Impact modeling with Bayesian inference for crop yield assessment and prediction

It is common knowledge that climate variability and change have a profound impact on crop production. From the principle that “it is green and it grows” to the assessment of the actual impacts of major weather drivers and their extremes on crop growth through the adoption of agro-management strategies informed by tailored and effective climate services, there is a well documented scientific and operational gap. This work focuses on the development, implementation and testing of an AI-based methodology that aims to reproduce a crop growth model informing on grain maize yield in the European domain.
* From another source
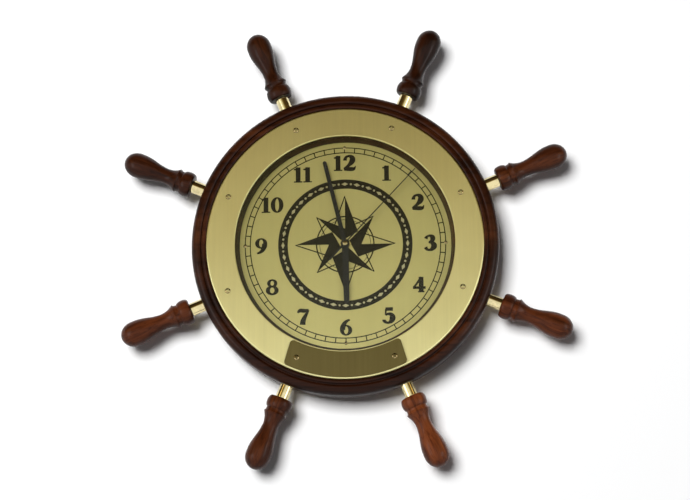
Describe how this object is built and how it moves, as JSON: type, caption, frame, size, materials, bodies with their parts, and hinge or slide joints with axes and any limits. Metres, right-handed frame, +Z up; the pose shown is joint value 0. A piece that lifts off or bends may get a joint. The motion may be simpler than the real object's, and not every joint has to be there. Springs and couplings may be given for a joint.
{
  "type": "ship wheel wall clock",
  "caption": "Round wall clock in the form of a ship's steering wheel: turned wooden handles on brass sleeves around a wooden rim, brass bezel, glazed dial with three hands, quartz movement.",
  "frame": {"origin": "centre of the overall box: on the hands' axis, halfway between the front of the name plate's screws and the wall face of the back ring", "axes": "+Z up through twelve o'clock, the dial faces -Y, +Y points to the wall along the hands' axis, +X to the right seen from the front"},
  "size_m": [0.4664, 0.0414, 0.4664],
  "materials": {
    "turned_wood": "dark red-brown varnish, glossy",
    "brushed_brass": "brushed from top to bottom, satin",
    "polished_brass": "polished",
    "aged_brass": "satin, darkened",
    "dial_brass": "satin, printed",
    "clear_glass": "clear, flat",
    "black_paint": "semi-gloss",
    "steel": "satin",
    "rubber": "matt",
    "black_plastic": "moulded, satin",
    "white_plastic": "moulded, smooth",
    "battery_jacket": "printed metal jacket, plain",
    "copper": "enamelled copper wire",
    "board_green": "circuit board",
    "ferrite": "sintered magnet"
  },
  "bodies": {
    "clock_body": {"wheel_rim": "turned_wood", "back_ring": "turned_wood", "hanger_plate": "steel", "bezel_ring": "brushed_brass", "name_plate": "aged_brass", "glass": "clear_glass", "dial_plate": "dial_brass", "threaded_bush": "polished_brass", "hex_nut": "polished_brass", "rubber_washer": "rubber", "movement_case": "black_plastic", "movement_back_cover": "black_plastic", "train_plate": "white_plastic", "stator": "steel", "coil_core": "steel", "coil_bobbin": "white_plastic", "coil_winding": "copper", "circuit_board": "board_green", "battery": "battery_jacket", "positive_contact": "steel", "negative_contact": "steel", "bezel_screw_1": "polished_brass", "bezel_screw_2": "polished_brass", "bezel_screw_3": "polished_brass", "bezel_screw_4": "polished_brass", "bezel_screw_5": "polished_brass", "bezel_screw_6": "polished_brass", "name_plate_screw_1": "polished_brass", "name_plate_screw_2": "polished_brass", "handle_1": "turned_wood", "spoke_sleeve_1": "polished_brass", "handle_2": "turned_wood", "spoke_sleeve_2": "polished_brass", "handle_3": "turned_wood", "spoke_sleeve_3": "polished_brass", "handle_4": "turned_wood", "spoke_sleeve_4": "polished_brass", "handle_5": "turned_wood", "spoke_sleeve_5": "polished_brass", "handle_6": "turned_wood", "spoke_sleeve_6": "polished_brass", "handle_7": "turned_wood", "spoke_sleeve_7": "polished_brass", "handle_8": "turned_wood", "spoke_sleeve_8": "polished_brass"},
    "minute_hand_arbor": {"minute_hand": "black_paint", "minute_hand_nut": "polished_brass", "minute_pipe": "white_plastic"},
    "hour_hand_arbor": {"hour_hand": "black_paint", "hour_wheel": "white_plastic"},
    "setting_arbor": {"minute_wheel": "white_plastic", "setting_knob": "black_plastic"},
    "second_hand_arbor": {"second_hand": "black_paint", "second_hand_cap": "polished_brass", "second_wheel": "white_plastic"},
    "third_arbor": {"third_wheel": "white_plastic"},
    "centre_arbor": {"centre_wheel": "white_plastic"},
    "intermediate_arbor": {"intermediate_wheel": "white_plastic"},
    "rotor_arbor": {"rotor_magnet": "ferrite", "rotor_pinion": "white_plastic"}
  },
  "joints": [
    {"name": "minute_hand_turn", "type": "hinge", "parent": "clock_body", "child": "minute_hand_arbor", "pos_m": [0, 0, 0], "axis": [0, 1, 0], "continuous": true},
    {"name": "hour_hand_turn", "type": "hinge", "parent": "clock_body", "child": "hour_hand_arbor", "pos_m": [0, 0, 0], "axis": [0, 1, 0], "continuous": true},
    {"name": "setting_turn", "type": "hinge", "parent": "clock_body", "child": "setting_arbor", "pos_m": [0, 0, 0.0096], "axis": [0, 1, 0], "continuous": true},
    {"name": "second_hand_turn", "type": "hinge", "parent": "clock_body", "child": "second_hand_arbor", "pos_m": [0, 0, 0], "axis": [0, 1, 0], "continuous": true},
    {"name": "third_wheel_turn", "type": "hinge", "parent": "clock_body", "child": "third_arbor", "pos_m": [-0.0085, 0, 0], "axis": [0, 1, 0], "continuous": true},
    {"name": "centre_wheel_turn", "type": "hinge", "parent": "clock_body", "child": "centre_arbor", "pos_m": [0, 0, 0], "axis": [0, 1, 0], "continuous": true},
    {"name": "intermediate_wheel_turn", "type": "hinge", "parent": "clock_body", "child": "intermediate_arbor", "pos_m": [0.00866, 0, 0], "axis": [0, 1, 0], "continuous": true},
    {"name": "rotor_turn", "type": "hinge", "parent": "clock_body", "child": "rotor_arbor", "pos_m": [0.01226, 0, 0.00624], "axis": [0, 1, 0], "continuous": true}
  ],
  "couplings": [
    {"joint": "hour_hand_turn", "follows": "minute_hand_turn", "ratio": 0.083333},
    {"joint": "setting_turn", "follows": "minute_hand_turn", "ratio": -0.33333},
    {"joint": "third_wheel_turn", "follows": "second_hand_turn", "ratio": -0.13333},
    {"joint": "centre_wheel_turn", "follows": "second_hand_turn", "ratio": 0.016667},
    {"joint": "intermediate_wheel_turn", "follows": "second_hand_turn", "ratio": -6},
    {"joint": "rotor_turn", "follows": "second_hand_turn", "ratio": 30}
  ]
}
A surrogate AI model based on Bayesian deep learning and inference is compared for its efficiency against the process-based deterministic ECroPS model developed by the Joint Research Centre of the European Commission. The rationale behind this effort is that such mechanistic crop models rely on multiple input meteorological variables and are relatively costly in terms of computing resources and time, crucial aspects for a scalable and widely adopted solution. Such approaches make it possible to run very large ensembles of simulations based, for instance, on ensembles of climate predictions and projections and/or a perturbed parametrization (e.g. on the atmospheric CO2 concentration effects). Our surrogate crop model relies on three weather input variables: daily minimum and maximum temperatures and daily precipitation, where the training was performed with the ECMWF-ERA5 reanalysis.